Date: 2007-06-20 03:42 pm (UTC)
From: [identity profile] kate-schaefer.livejournal.com
I have always loved The Love for Three Oranges since I was a medium-sized child. We played an arrangement of the march in our family orchestra; I now think of it as a very odd choice for such an extremely young and amateur group, but at the time it was just some music that I played, however badly. Any music I've played is music I can inhabit and music I hear differently, more intimately, for the rest of my life.

I have a fondness for Prokofiev in general. I cheerfully concede that Shostakovich was the greater composer, particularly if I've just heard them paired as they tend to be by the Seattle Symphony, but I like Prokofiev better. Perhaps it is his ability to smile, as you say.

Date: 2007-06-20 04:41 pm (UTC)
From: [identity profile] kalimac.livejournal.com
The March in question was my favorite piece of classical music when I was 9.

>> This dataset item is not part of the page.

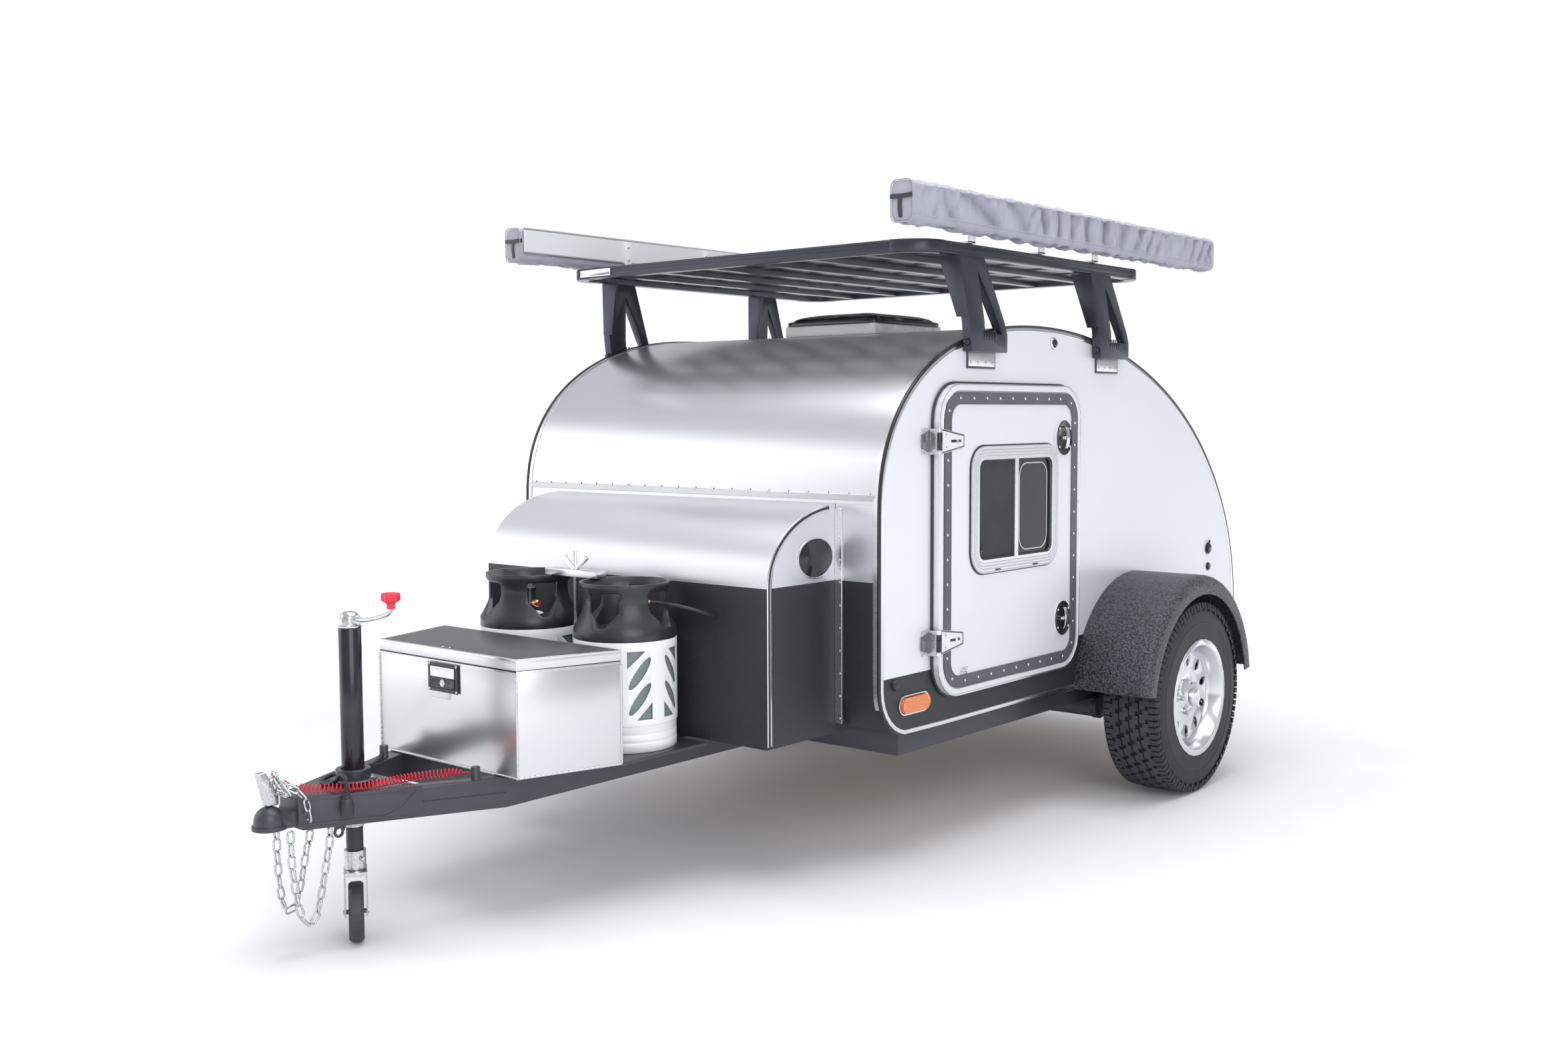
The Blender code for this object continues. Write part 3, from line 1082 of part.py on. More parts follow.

Date: 2007-06-20 07:23 pm (UTC)
From: [identity profile] sturgeonslawyer.livejournal.com
"Three Oranges" is one of my two favorite Prokofiev pieces -- the other, alas, is apparently not being played, or at least you haven't mentioned it: the Classical Symphony (#1, I believe).

Prokofiev Classical Symphony

Date: 2007-06-20 08:10 pm (UTC)
From: [identity profile] kalimac.livejournal.com
is Sir Not Appearing In These Concerts. The only symphony played was the Third, one of the least heard. They're doing all the piano concertos, though, so I have to be content with that.

Date: 2007-06-22 06:45 am (UTC)
From: [identity profile] asimovberlioz.livejournal.com
It's [Prokofiev's American Overture] scored for a chamber battery of winds, brass, and percussion, plus two double-basses and a cello. MTT came out on stage, looked around as if in puzzlement as to who he was supposed to shake hands with in the absence of a concertmaster, and chose the cellist.
I once saw Professor Peter Schickele do the exact same schtick at a P.D.Q. Bach concert; since there was a trumpet player sitting in what would have been the concertmaster's chair, he shook hands with the trumpet player.